The Company issued a press release on April 16, 2014 announcing Mr. Culp’s plan to step down as President and CEO and the appointment of Mr. Joyce as Executive Vice President and CEO-Designate.

To receive the benefit of Mr. Culp’s continued service to Danaher for an additional year after he steps down as President and CEO (the “continued employment period”), the Compensation Committee approved and Danaher entered into a transition agreement with Mr. Culp on April 16, 2014 (the “Transition Agreement”). The Transition Agreement provides that after Mr. Culp steps down as President and CEO and from the Board on March 1, 2015, he will continue his employment in a non-executive position through March 1, 2016 to assist in the Company’s leadership transition. Mr. Culp’s annual base salary and health and welfare benefits during the continued employment period will continue unchanged and upon his departure from the Company on March 1, 2016, 40% of the restricted stock units and stock options granted to him on February 21, 2013 will be deemed vested (if, in the case of the restricted stock units, the performance vesting criteria are otherwise met) (the “pro-rated vesting benefit”) and such stock options as well as his outstanding stock options that vest in February 2016 will remain exercisable for one year following his departure (the “exercise extension benefit”).

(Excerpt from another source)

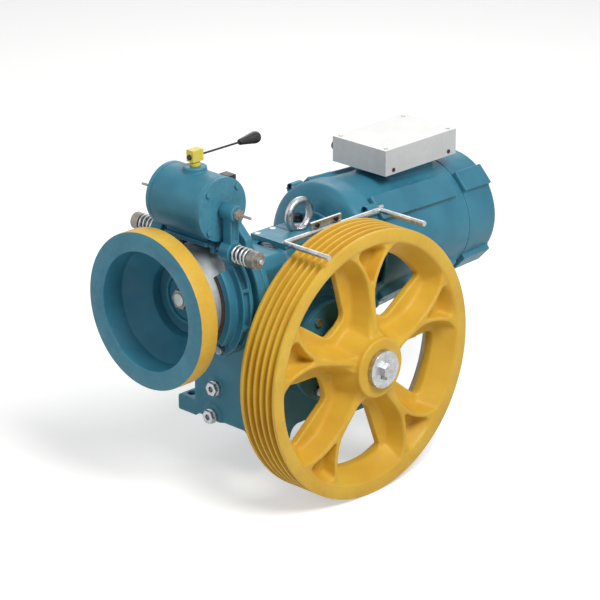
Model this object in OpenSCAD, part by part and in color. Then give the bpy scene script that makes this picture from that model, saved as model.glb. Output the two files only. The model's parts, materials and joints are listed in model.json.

All other equity awards will vest only to the extent provided in their original terms, and no additional compensation is payable other than accrued and deferred compensation. The Transition Agreement also provides that, at the Board’s election, the continued employment period may commence on an earlier date. If the Board commences the continued employment period prior to 2015, Mr. Culp will not receive a 2014 bonus but will receive an amount equal to his average bonus payments for 2011-2013 (not to exceed 250% of his then-current salary) pro-rated based on the number of days in 2014 preceding such commencement (the “pro-rated cash payment”). In consideration of these benefits, the agreement includes customary post-employment restrictive covenants, releases and waiver of claims provisions.

The Transition Agreement also supersedes Mr. Culp’s existing employment agreement dated as if July 18, 2000, as amended (the “Employment Agreement”), except for the Employment Agreement provisions relating to confidentiality and expenses and (while he continues as



President and CEO), compensation, duties and place of performance. Under the Transition Agreement, if Mr. Culp is terminated without cause (including for disability) or terminates his employment for good reason (1) on or before March 1, 2015, his severance benefits remain substantially as previously provided in the Employment Agreement, or (2) between March 1, 2015 and March 1, 2016, he will receive continued salary and health and welfare benefits through March 1, 2016; and in either case (unless Mr. Culp elects to terminate his employment for good reason because of an early commencement of the continued employment period by the Board), his outstanding equity awards that would have vested according to their terms had his employment continued through March 1, 2016 will become vested and he will receive the pro-rated vesting benefit and exercise extension benefit. In addition, if Mr. Culp’s employment ends due to his death, he will receive the benefits previously provided for in the Employment Agreement and in addition his estate will receive the pro-rated vesting benefit and will receive pro-rated vesting of his outstanding restricted stock units (as provided for under the 2007 Stock Incentive Plan) determined as if his employment had continued through March 1, 2016.

In addition, the following disclosure supplements, and should be read in conjunction with, the disclosure regarding the 2013 results under the Company’s Executive Incentive Compensation Plan (the “Plan”) set forth on page 60 of the Company’s 2014 Proxy Statement. Capitalized terms used but not defined in this paragraph have the meaning provided for in the Company’s 2014 Proxy Statement. Under the Plan, the compounded annual growth rate of the Company’s Adjusted EPS for the three years ended December 31, 2013 was 16.4%; the growth rate of the Company’s Adjusted EPS from 2012 to 2013 was 10.0%; and weighting the one-year growth rate 75% and the three-year growth rate 25% yielded a blended growth rate of 11.6%. Multiplying the blended growth rate by four and then adding it to 0.9 (as provided by the Plan) yielded a preliminary company performance factor of 1.364. The preliminary company performance factor was then multiplied by a factor of 1.2 (based on Danaher’s 2013 free cash flow-to-adjusted net income conversion ratio of 1.33, which is capped at a factor of 1.2), yielding a company performance factor of 1.64. The Compensation Committee awarded our CEO a 2013 personal factor of 1.80, based primarily on the Company’s strong financial performance for 2013 and high-growth market penetration, as well as Mr. Culp’s leadership of successful growth initiatives and senior leadership talent development. With respect to the 2014 performance formula under the Plan, the Compensation Committee established the target performance level for the adjusted earnings per share performance metric between the low and high end of the full year 2014 diluted net earnings per share guidance estimate of $3.60 to $3.75 that the Company communicated publicly at the beginning of 2014.